Bookmark the SEC's Press Release page. Filter for topics like "Enforcement" or "Rulemaking." The press releases on final rules are written in relatively plain English and summarize the key points. For deeper understanding, follow analysis from reputable law firms (like Gibson Dunn or Cooley) or accounting firms (PwC, EY) on their professional blogs. They translate the dense rule text into practical implications. Avoid getting your primary news from social media hot takes, which often sensationalize or misunderstand the scope of a new rule.

The rules keep changing. Is there a risk of "disclosure overload" where important info gets buried?

Absolutely, and it's a valid criticism.
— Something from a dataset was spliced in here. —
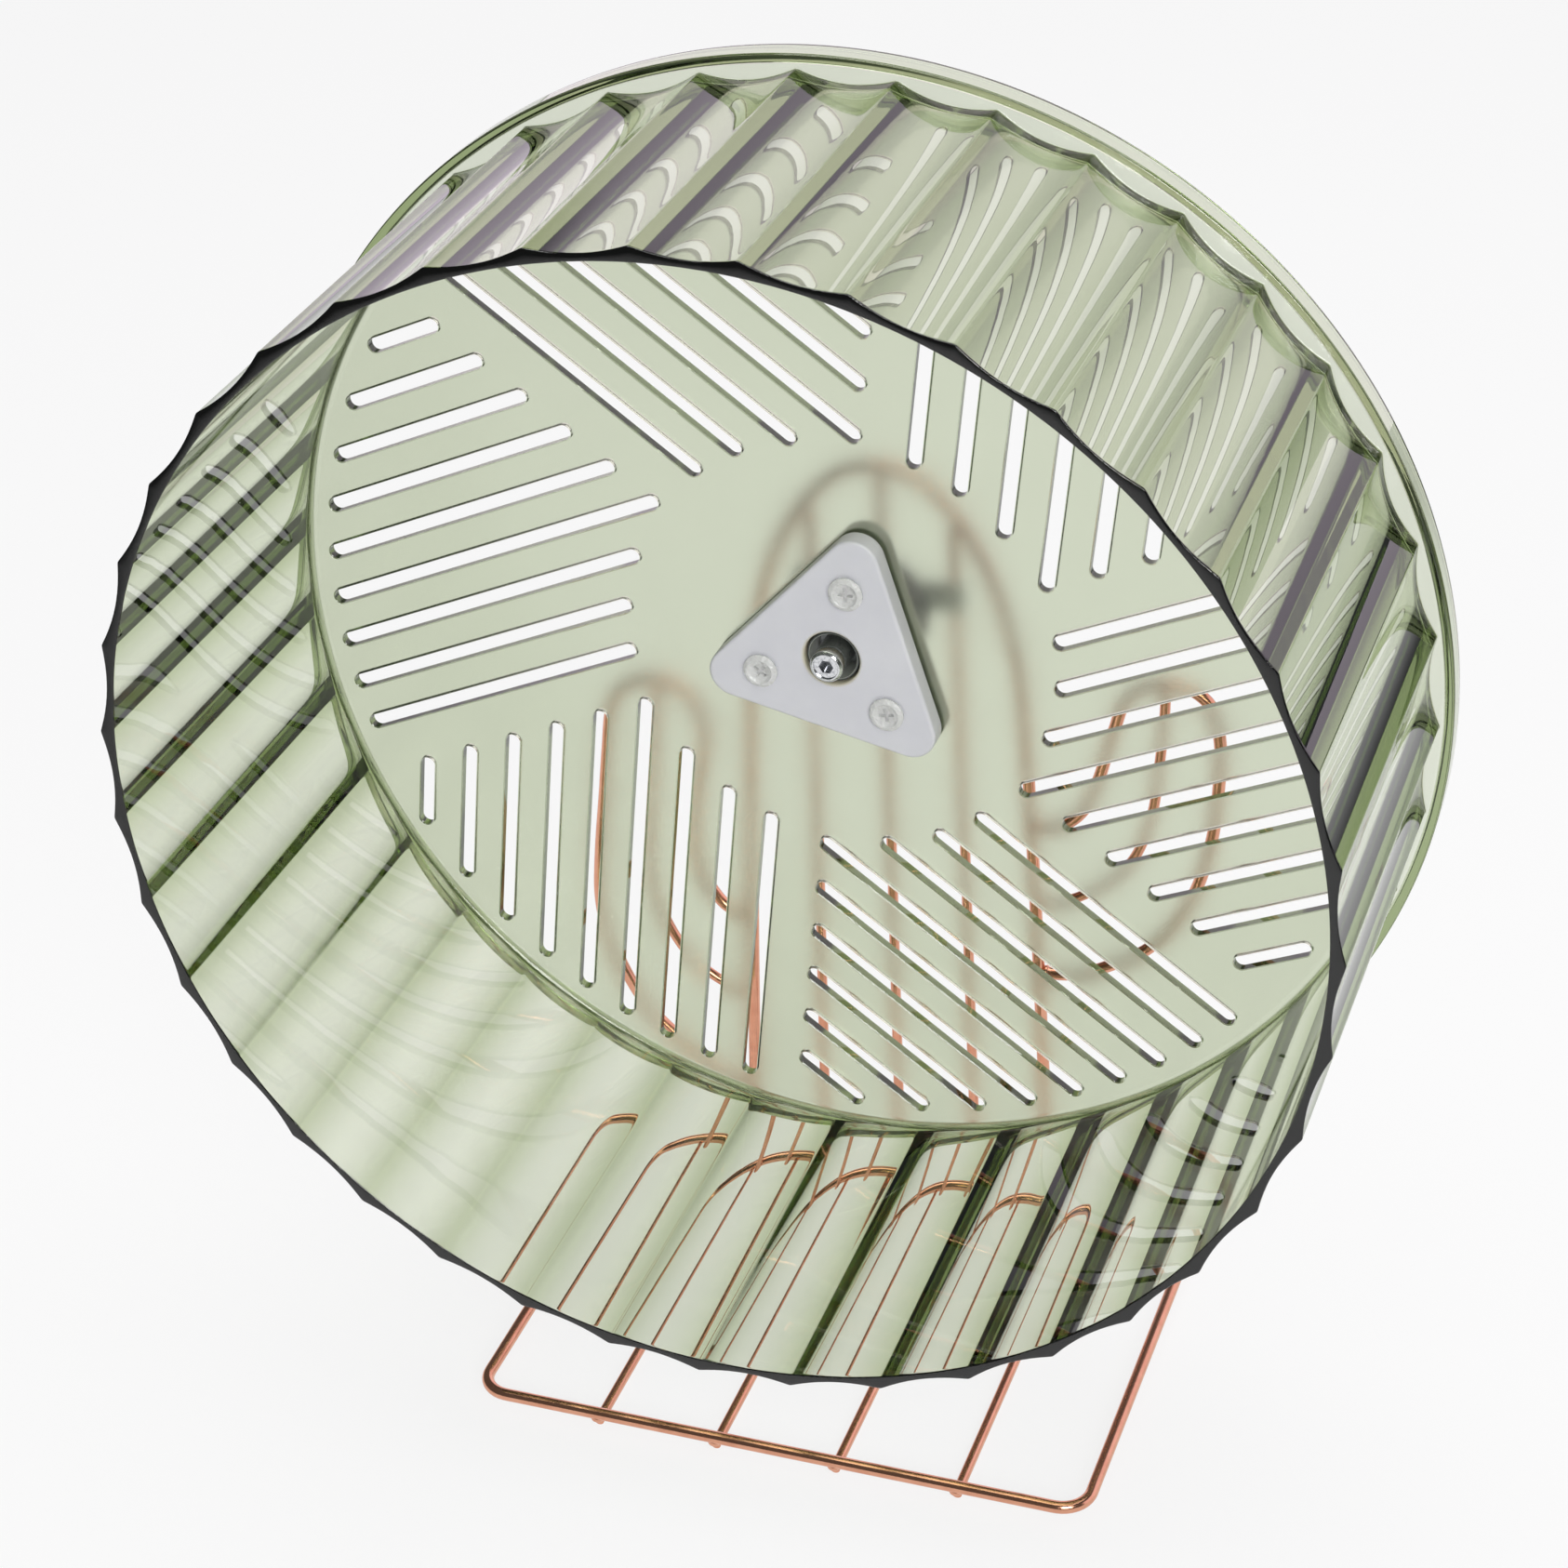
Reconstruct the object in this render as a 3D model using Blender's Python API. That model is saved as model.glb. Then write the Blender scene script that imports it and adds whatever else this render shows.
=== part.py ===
"""Hamster exercise wheel: a clear green fluted drum that turns on a wire stand.

Lengths are in metres, angles in degrees. +Z is up and +Y points to the back.
The origin lies on the surface that the stand rests on, under the middle of
the object. Depths along Y are counted from the front face of the drum's flange.
"""
import math

import bmesh
import bpy

# Clearances
WELD_GAP = 0.0003
FIT_GAP = 0.00015
OVERRUN = 0.002

# Running drum: fluted track, slotted back and rim flange in one moulding
TRACK_RADIUS = 0.130
TRACK_DEPTH = 0.0955
TRACK_WALL = 0.0016
RIDGE_HEIGHT_FRONT = 0.0018
RIDGE_HEIGHT_BACK = 0.0025
CORNER_FILLET = 0.0018
BACK_THICKNESS = 0.0024
BACK_STEP = 0.0008
FLANGE_REACH = 0.007
FLANGE_LIP_DEPTH = 0.0069
FLANGE_LIP_WALL = 0.0020
FLANGE_EDGE_CHAMFER = 0.0007
FLUTE_COUNT = 39
FLUTE_STEPS = 4
FLUTE_TURN = 4.3
REST_TURN = 23.2

# Air slots in the drum's back, in groups that run round the hub: shares of their outer radius
SLOT_GROUPS = 6
SLOTS_PER_GROUP = 9
SLOT_WIDTH = 0.0035
SLOT_EDGE_MARGIN = 0.0052
SLOT_FIRST_SHARE = 0.101
SLOT_LAST_SHARE = 0.7933
SLOT_INNER_SHARE = 0.4006
SLOT_END_STEPS = 5

# Hub plate, its screws and the housing flange behind the back
HUB_TURN = 53.5
HUB_CORNERS = 3
HUB_INRADIUS = 0.0182
HUB_CORNER_RADIUS = 0.006
HUB_THICKNESS = 0.0051
HUB_EDGE_BEVEL = 0.0006
HUB_BORE_RADIUS = 0.0065
HUB_BORE_BEVEL = 0.0007
SCREW_CIRCLE_RADIUS = 0.0175
SCREW_SHANK_RADIUS = 0.00175
SCREW_HEAD_RADIUS = 0.004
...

The volume of mandatory disclosures in a 10-K can make it a 300-page document where critical risks are lost in a sea of legalese. This paradoxically can reduce transparency. The SEC intends for materiality to be a filter, but companies often disclose everything defensively to avoid liability. As an investor, you combat this by using tools. Search the PDF for keywords like "cyber," "climate," "risk factor," and "legal proceedings." Use a service that parses SEC filings into structured data. The burden is shifting to us to be smarter consumers of information, using technology to cut through the noise that the regulations themselves sometimes create.